A sacrament uses simple, everyday materials such as water, bread, wine, olive oil, to point us to a fuller understanding of God’s love for us.

The first mark of the Church that we spoke about last week was that the Church – St Andrew’s – is Christ-centred. The second mark is that the Church – St Andrews is sacramental.

It is true that we Anglicans make more of a deal of our sacramental life than some other Christian churches do. After all, we celebrate the Holy Communion every week, while some other denominations have it once a month, or perhaps less frequently. The Salvation Army is a Christian Church that does not observe sacraments at all.
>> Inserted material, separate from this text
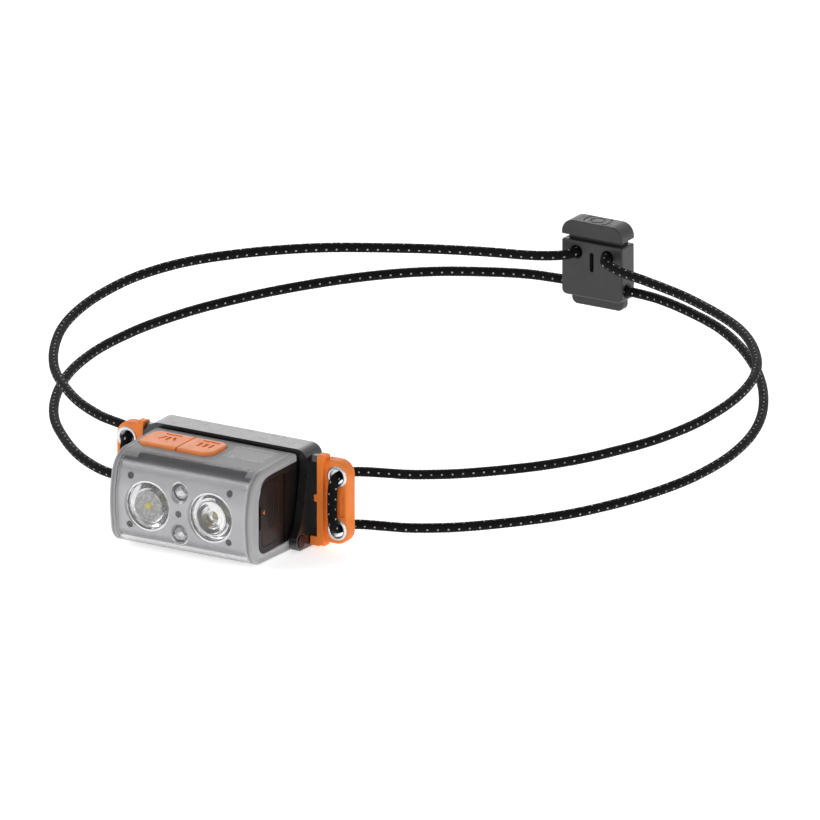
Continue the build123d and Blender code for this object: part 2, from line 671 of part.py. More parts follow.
def head_cord():
    points = cord_route()
    radii = corner_radii(points)
    path = FilletPolyline(*points, radius=radii)
    section = Plane(path @ 0, z_dir=path % 0) * Circle(CORD_DIAMETER / 2)
    tube = sweep(section, path)
    expected = math.pi * CORD_DIAMETER ** 2 / 4 * path.length
    print("corner radii:", [round(r, 1) for r in radii[: len(CORD_HALF_ROUTE)]])
    print(f"cord length {path.length:.1f} mm, volume {tube.volume:.1f}, section x length {expected:.1f}")
    return tube


def tail_knot():
    """The knot that ties the two ends together, as a plain rounded lump."""
    return Pos(*KNOT_CENTRE) * Sphere(KNOT_RADIUS)


# ---- write every node ---------------------------------------------------------------

os.makedirs("parts", exist_ok=True)

save("bracket", bracket())
for word, side in (("left", -1), ("right", 1)):
    save(f"{word}_cord_lug", cord_lug(side))
    save(f"{word}_pivot_pin", pivot_pin(side))
    save(f"{word}_upper_eyelet", eyelet(side, EYELET_Z))
    save(f"{word}_lower_eyelet", eyelet(side, -EYELET_Z))

save("front_shell", front_shell())
save("reflector_bezel", reflector_bezel())
save("flood_lens", tir_lens(-1, 0.0))
save("spot_lens", tir_lens(1, 1.6))
save("flood_reflector", reflector_cup(-1))
save("spot_reflector", reflector_cup(1))
save("flood_led", led_package(-1))
save("spot_led", led_package(1))
save("aux_led_upper", aux_led(AUX_LED_Z[0]))
save("aux_led_lower", aux_led(AUX_LED_Z[1]))
save("led_board", led_board())
save("mid_frame", mid_frame())
save("bezel_screws", bezel_screws())

save("main_board", main_board())
save("tact_switches", tact_switches())
save("indicator_leds", indicator_leds())
save("light_pipes", light_pipes())
save("indicator_window", indicator_window())
save("usb_c_socket", usb_c_socket())
save("usb_board", usb_board())
save("battery_cell", battery_cell())
save("battery_leads", battery_leads())
save("battery_foam", battery_foam())

save("rear_housing", rear_housing())
save("housing_seal", seal_ring(0.15))
save("rear_housing_screws", rear_housing_screws())

save("left_button", button(0))
save("right_button", button(1))
save("port_cover", port_cover())
save("port_cover_anchor", port_cover_anchor())

save("cord_lock_body", cord_lock_body())
save("cord_lock_plunger", cord_lock_plunger())
save("cord_lock_pin", cord_lock_pin())
save("cord_lock_spring", cord_lock_spring())
save("head_cord", head_cord())
save("tail_knot", tail_knot())
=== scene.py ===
import json
import math

import bpy
import numpy as np
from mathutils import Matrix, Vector


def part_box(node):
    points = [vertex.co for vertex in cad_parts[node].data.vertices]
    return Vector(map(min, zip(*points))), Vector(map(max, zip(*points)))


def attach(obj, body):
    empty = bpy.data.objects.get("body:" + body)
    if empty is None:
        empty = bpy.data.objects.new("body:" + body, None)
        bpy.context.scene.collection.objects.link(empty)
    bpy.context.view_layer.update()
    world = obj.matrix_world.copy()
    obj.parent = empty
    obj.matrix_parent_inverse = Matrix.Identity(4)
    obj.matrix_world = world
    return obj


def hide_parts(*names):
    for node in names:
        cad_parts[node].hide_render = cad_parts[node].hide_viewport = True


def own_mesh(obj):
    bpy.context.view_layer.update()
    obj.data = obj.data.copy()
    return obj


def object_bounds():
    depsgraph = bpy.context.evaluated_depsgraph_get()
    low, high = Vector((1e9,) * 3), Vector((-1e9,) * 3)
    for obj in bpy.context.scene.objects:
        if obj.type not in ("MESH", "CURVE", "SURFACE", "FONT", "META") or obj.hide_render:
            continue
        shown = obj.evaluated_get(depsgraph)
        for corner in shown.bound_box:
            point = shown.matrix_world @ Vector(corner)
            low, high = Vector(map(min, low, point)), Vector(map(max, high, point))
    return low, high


# Ultralight headlamp on a cord loop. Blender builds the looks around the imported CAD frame.
# Lengths are metres unless a comment says millimetres; MM turns millimetres into metres.

MM = 0.001
CAMERA_ROUND, CAMERA_ABOVE = 31.0, 18.46
CAMERA_WIDTH, CAMERA_DISTANCE = 0.22778, 1.5
CAMERA_RIGHT, CAMERA_UP = 0.046028, 0.018583
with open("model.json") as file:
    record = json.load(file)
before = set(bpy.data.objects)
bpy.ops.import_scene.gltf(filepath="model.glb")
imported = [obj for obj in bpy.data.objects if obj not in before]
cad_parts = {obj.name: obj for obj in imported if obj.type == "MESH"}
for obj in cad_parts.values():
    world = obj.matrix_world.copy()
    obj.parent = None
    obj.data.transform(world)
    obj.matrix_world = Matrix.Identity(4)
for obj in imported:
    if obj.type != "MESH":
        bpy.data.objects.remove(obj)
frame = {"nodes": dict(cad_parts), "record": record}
nodes = frame["nodes"]
cad_box = [list(corner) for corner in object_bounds()]


# ---- camera ----------------------------------------------------------------------------

def make_camera():
    """An orthographic camera, a little to the lamp's left and above it."""
    round_, above = math.radians(CAMERA_ROUND), math.radians(CAMERA_ABOVE)
    right = Vector((math.cos(round_), math.sin(round_), 0))
    level = math.cos(above)
    back = Vector((math.sin(round_) * level, -math.cos(round_) * level, math.sin(above)))
    up = back.cross(right)
    data = bpy.data.cameras.new("camera")
    data.type = "ORTHO"
    data.ortho_scale = CAMERA_WIDTH
    data.clip_start, data.clip_end = 0.01, 20.0
    camera = bpy.data.objects.new("camera", data)
    bpy.context.scene.collection.objects.link(camera)
    camera.location = right * CAMERA_RIGHT + up * CAMERA_UP + back * CAMERA_DISTANCE
    camera.rotation_mode = "QUATERNION"
    camera.rotation_quaternion = (-back).to_track_quat("-Z", "Y")
    bpy.context.scene.camera = camera


# ---- node graphs -----------------------------------------------------------------------

class Graph:
    """A material with a Principled shader, and short calls for adding nodes to it."""

    def __init__(self, name):
        self.material = bpy.data.materials.new(name)
        self.material.use_nodes = True
        self.tree = self.material.node_tree
        self.shader = self.tree.nodes["Principled BSDF"]
        self.output = self.tree.nodes["Material Output"]

    def add(self, kind, inputs=None, **settings):
        node = self.tree.nodes.new(kind)
        for key, value in settings.items():
            setattr(node, key, value)
        for key, value in (inputs or {}).items():
            self.put(node.inputs[key], value)
        return node

    def put(self, socket, value):
        if isinstance(value, bpy.types.NodeSocket):
            self.tree.links.new(value, socket)
        else:
            socket.default_value = value

    def set(self, **values):
        """Shader sockets by name, with _ for a space."""
        for key, value in values.items():
            self.put(self.shader.inputs[key.replace("_", " ")], value)

    def math(self, operation, a, b=0.0, c=0.0):
        return self.add("ShaderNodeMath", {0: a, 1: b, 2: c}, operation=operation).outputs[0]

    def spread(self, value, low, high, start=0.3, end=0.7):
        """Maps start..end of a 0..1 value to low..high."""
        inputs = {"Value": value, "From Min": start, "From Max": end, "To Min": low, "To Max": high}
        return self.add("ShaderNodeMapRange", inputs).outputs["Result"]

    def mix(self, factor, a, b):
        node = self.add("ShaderNodeMix", data_type="RGBA")
        self.put(node.inputs[0], factor)
        self.put(node.inputs[6], a)
        self.put(node.inputs[7], b)
        return node.outputs[2]

    def noise(self, per_metre, detail=3.0, stretch=None):
        where = self.add("ShaderNodeTexCoord").outputs["Object"]
        if stretch:
            where = self.add("ShaderNodeMapping", {"Vector": where, "Scale": stretch}).outputs[0]
        inputs = {"Vector": where, "Scale": per_metre, "Detail": detail}
        return self.add("ShaderNodeTexNoise", inputs).outputs["Fac"]

    def bump(self, height, distance, strength=1.0):
        inputs = {"Height": height, "Distance": distance, "Strength": strength}
        self.set(Normal=self.add("ShaderNodeBump", inputs).outputs["Normal"])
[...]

But when we say that our church is “sacramental,” we are saying much, much more than that we have Holy Communion each week, and that we baptise people who are starting their journey through the Christian life as I did here last Sunday. There is some discussion about how many sacraments there are – are there two or are there seven? Some people hold that there are seven, and they are Baptism and Holy Communion (the familiar two), but that Confirmation, Confession/Reconciliation, Marriage, Anointing of the Sick, and Ordination into the ordained ministry are also Sacraments. I don’t want to spend time arguing the virtue of two or of seven Sacraments. But I draw attention to the fact that the catechism says that they were given unto us and ordained… by Christ himself. Marriage and setting apart for ministry and the other 3 pre-date Christ. So some people say therefore that we have 2 “dominical” (from Christ our Lord) sacraments and five “church” sacraments. That’s my point of view too. But enough of all that. Oh – except to say that in no Anglican Prayer Book anywhere in the world is Holy Communion called the “mass.” It’s not worth getting our candles into a knot about, but I just observe that this is the case. Let’s get onto more substantial, less political stuff.
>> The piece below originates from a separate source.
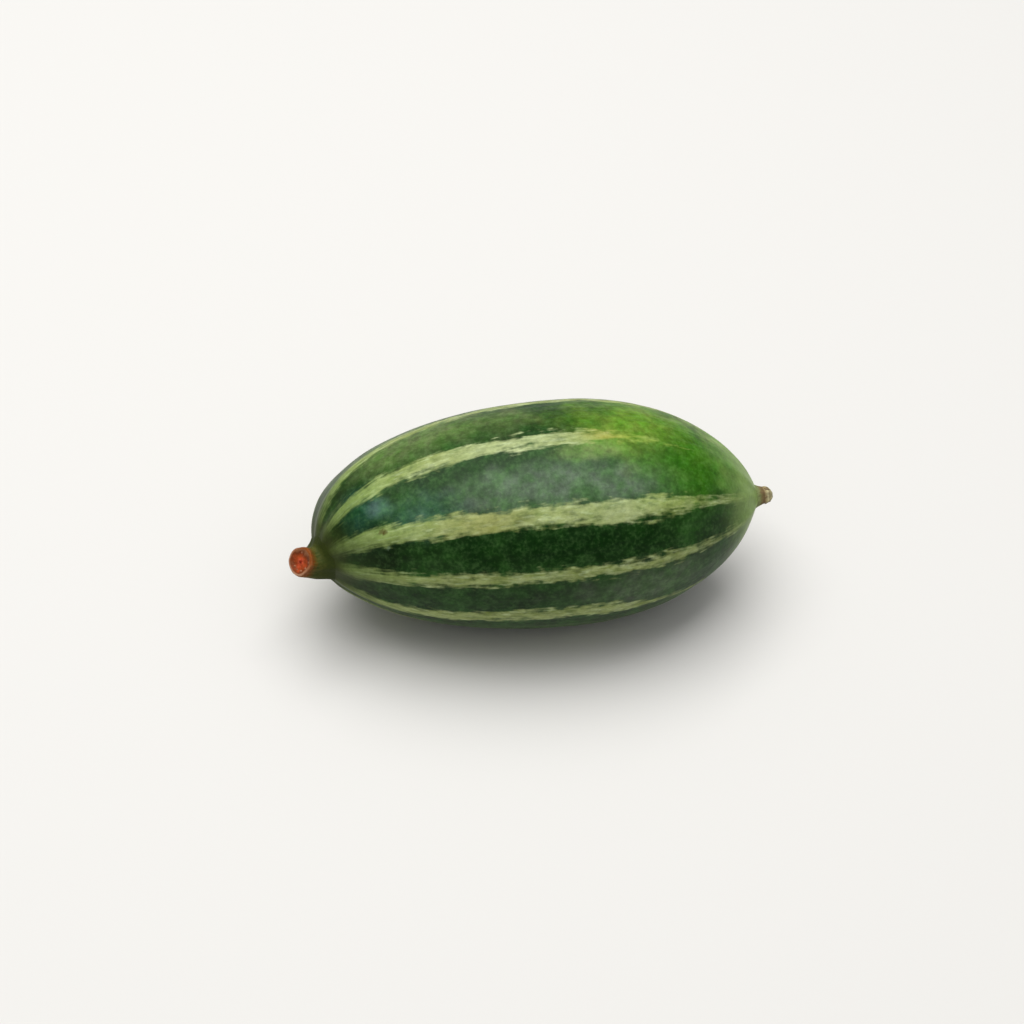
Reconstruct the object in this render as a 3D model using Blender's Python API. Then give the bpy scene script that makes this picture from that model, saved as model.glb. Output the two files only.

If you have very, very long and good memories, you will recall that in 2017, Helen Gibson-White and I preached our way through the Communion Service here in a series of 19 sermons. The hymns that we are using in our service today are about the sacrament of Holy Communion too.

But what do we mean when we say that our Church – St Andrew’s – is “sacramental?” It means that what we see is not what we get. What we see is water and olive oil in Baptism, bread and wine in Holy Communion. But that’s not we get. What we see is a “ritual washing” and a marking of the sign of the cross in Baptism, and we see people consuming bread and wine in Holy Communion. But that’s not what we get. What we see are the outward and visible signs. What we get is … well, that’s up to us really.

The ideal is that every time we receive Holy Communion we get the “inward and spiritual grace.” In other words, our church – St Andrew’s – is a church with outward ceremony and ritual. It is right that we get that ceremony and ritual done properly and reverently. Slap-dash and “near-enough-is-good-enough” is hardly respectful to God or to the congregation. It may make us jolly good people and to some extent make the ceremony and ritual accessible to people who are not used to it. But it hardly makes for appropriate, helpful liturgy. So we are careful and thoughtful in the way we go about the “outward and visible sign” part of our sacramental life so that the receiving of the inward and spiritual grace is not hindered by badly-done outward things. And so we try to fulfil our part of the ideal.

God fulfils God’s part of the ideal. Every time we celebrate Holy Communion … every time we come forward to receive the bread and wine of Holy Communion, God makes available the inward and spiritual grace. Every time. God consistently offers to us the inward and spiritual grace, using the bread and wine as tangible, gustatious, outward signs. The amount of bread and wine we receive at Holy Communion hardly feeds and fuels out bodies. But the amount of spiritual grace that’s on offer each time we receive the Holy Communion is generous, prodigal, and completely disproportionate to the small volume of bread and wine we receive.

What is this inward and spiritual grace? I did not find the catechism very satisfactory here. I wish I had words with which to tell you, to describe the inward and spiritual grace. But you know that sometimes – receiving the Holy Communion leaves us on a personal “high.” We experience something within our psyches or souls … in that place within us where our spirituality, our emotions, our psychology, our needs and desires all meet and merge and intertwine and interplay … in that spot within us we are lifted and fed and graced and strengthened and moved and assisted and elevated … I don’t know! Sometimes when we receive Holy Communion we could weep with the emotion of it all. I don’t get much theology from the Australian film “The Castle,” but it’s here that the hopeless solicitor Dennis Denuto’s expression helps a bit – It’s “the vibe” of the thing within our innermost being, within our souls, within our spirits. I really wish I had words for it. We’ve all experienced it from time to time. We know what it is and what it means to us, but we can’t clothe it with words. It’s the “inward and spiritual grace.”

It is this spiritual / emotional / psychological / thing … this vibe … that takes us to the heart of the Sacrament of Holy Communion. We don’t experience it every time. We often receive the Holy Communion from liturgical and religious habit … and that’s not a bad thing at all. But that vibe from God is always offered to us when we are ready, when we are in need, when our hearts and souls and spirits reach out to God.

And sometimes the congregation itself – St Andrew’s and its people – do that for us too. The congregation itself is sacramental. What we see at church is people meeting, worshipping, fellowshipping, conversing, having Morning Tea, laughing, discussing seriously … and so on. What we get from time to time is that we experience the depth of friendship and fellowship and caring and sharing and concern and empathy that brings up that same spiritual vibe within us. This is why Morning Tea is so important. The biscuits and cake and tea and coffee (and sausage rolls) are excellent – but they are the outward and visible signs of our receiving that inward and spiritual grace – that vibe.

Let’s really work at making our whole church life sacramental for each other – and each one of us to be ministers of that inward and spiritual grace for others by our friendship and love and interest in others.

St Andrew’s is God-centred, sacramental … the church of God’s vibe.